BANGOR, Maine — A South Windham man accused of sending potassium cyanide to a person in England who used it to commit suicide pleaded guilty Monday in U.S. District Court to nine counts of mail and wire fraud unrelated to the alleged victim’s death.
The trial of Sidney P. Kilmartin, 54, on charges related to the death of Andrew Denton of Hull, England, in December 2012 is scheduled to begin with opening arguments Monday afternoon following jury selection.
The trial is scheduled to end Thursday, Oct. 13.
Kilmartin will be tried on two counts of wire fraud and one count each of mail fraud, mailing injurious articles resulting in death, witness tampering and witness retaliation because Denton allegedly complained to authorities that the fake cyanide did not work. After that, Kilmartin allegedly sent to the Englishman the real poison.
On Monday morning, Kilmartin pleaded guilty to five counts of wire fraud and four counts of mail fraud in connection with his sending Epsom salts to at least five people in the United States and England, excluding Denton, between April 2012 and February 2013. Those individuals are listed as potential prosecution witnesses in Kilmartin’s trial
U.S. District Judge John Woodcock said the fact that Kilmartin had pleaded guilty to the wire fraud and mail fraud charges could be used as evidence against him in the pending trial.
By pleading guilty to the charges, Kilmartin, who lived in Manchester, Maine, in 2012 and 2013, admitted that he accepted money from people who thought they were buying cyanide. Instead, he sent them Epsom salts, according to the prosecution version of events to which he pleaded guilty.
Kilmartin has been held without bail since his arrest on Nov. 5, 2014.

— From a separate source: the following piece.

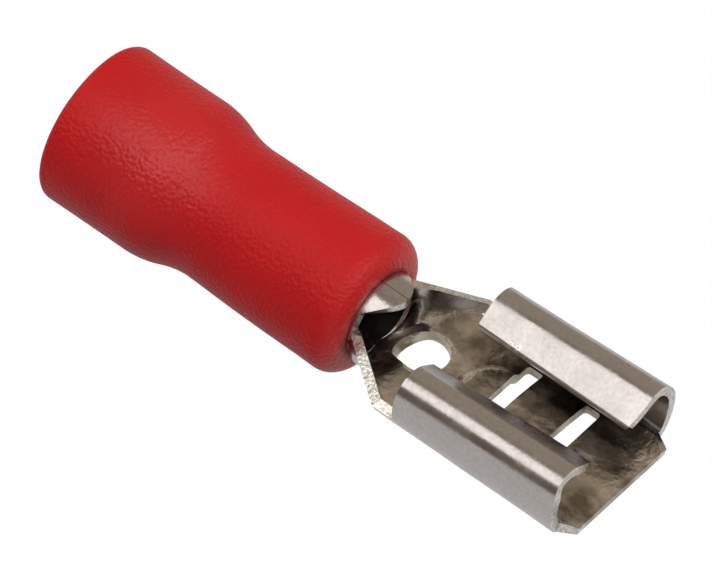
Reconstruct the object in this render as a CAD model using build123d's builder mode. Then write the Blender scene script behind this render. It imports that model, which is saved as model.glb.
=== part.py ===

The defendant, who has a history of mental illness, was living in the community but legally was in the custody of the Maine Department of Health and Human Services when he executed the Epsom salts scheme, according to court documents. He was found not criminally responsible in 2009 for crimes he was accused of committing two years earlier, including an aggravated assault on an elderly man.
In October 2015, U.S. District Judge John Woodcock found Kilmartin competent to stand trial on the federal charges.
On the mail and wire fraud counts, Kilmartin faces up to 20 years in prison.
If convicted at trial of charges connected to Denton’s death, Kilmartin faces life in prison.